A cada mudança de governo, o cenário se repete como uma peça já ensaiada. De repente, os corredores do poder se enchem de silêncios, portas se fecham e figuras antes influentes desaparecem do palco. O que sobra é uma multidão de órfãos, não apenas pessoas, mas também os órgãos do poder que, de um dia para o outro, ficam sem direção.
Secretarias, autarquias e instituições que deveriam ser permanentes tornam-se vulneráveis. Sem o respaldo político do chefe que as sustentava, veem-se obrigadas a buscar abrigo no novo comando. É aí que começa o “resgate dos órfãos”: o movimento calculado para garantir sobrevivência, mesmo que isso signifique mudar o discurso, apagar o passado e vestir novas cores.
Esse processo, contudo, escancara uma ferida antiga da política brasileira: a fragilidade institucional. Em vez de servirem ao povo de forma estável, muitos órgãos se transformam em extensões do governante de ocasião. Perdem a identidade, tornam-se moedas de troca, espaços de barganha. E, assim, a máquina pública, que deveria ser patrimônio da sociedade, é tratada como território de conveniência.

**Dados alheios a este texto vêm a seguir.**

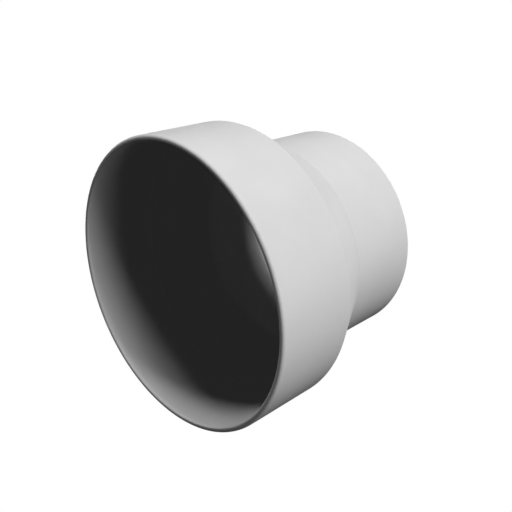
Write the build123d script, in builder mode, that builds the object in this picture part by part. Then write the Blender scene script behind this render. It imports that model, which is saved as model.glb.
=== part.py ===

Há, no entanto, um lado humano que não pode ser ignorado. Por trás de cada órgão estão servidores que temem a instabilidade, famílias que dependem da continuidade de políticas públicas e cidadãos que aguardam serviços básicos. Quando uma secretaria ou fundação é abandonada à própria sorte, quem sofre não é apenas o político que perdeu espaço, mas toda a comunidade que fica órfã de direitos.
O “resgate dos órfãos do poder” poderia ser uma oportunidade de reconstrução. Um momento de reafirmar as instituições como pilares do Estado e não como propriedade temporária de governos. Mas, enquanto prevalecer a lógica da sobrevivência política, viveremos em um ciclo interminável: governos que mudam, órfãos que se multiplicam e um povo que, no fim das contas, continua esperando o resgate que nunca chega.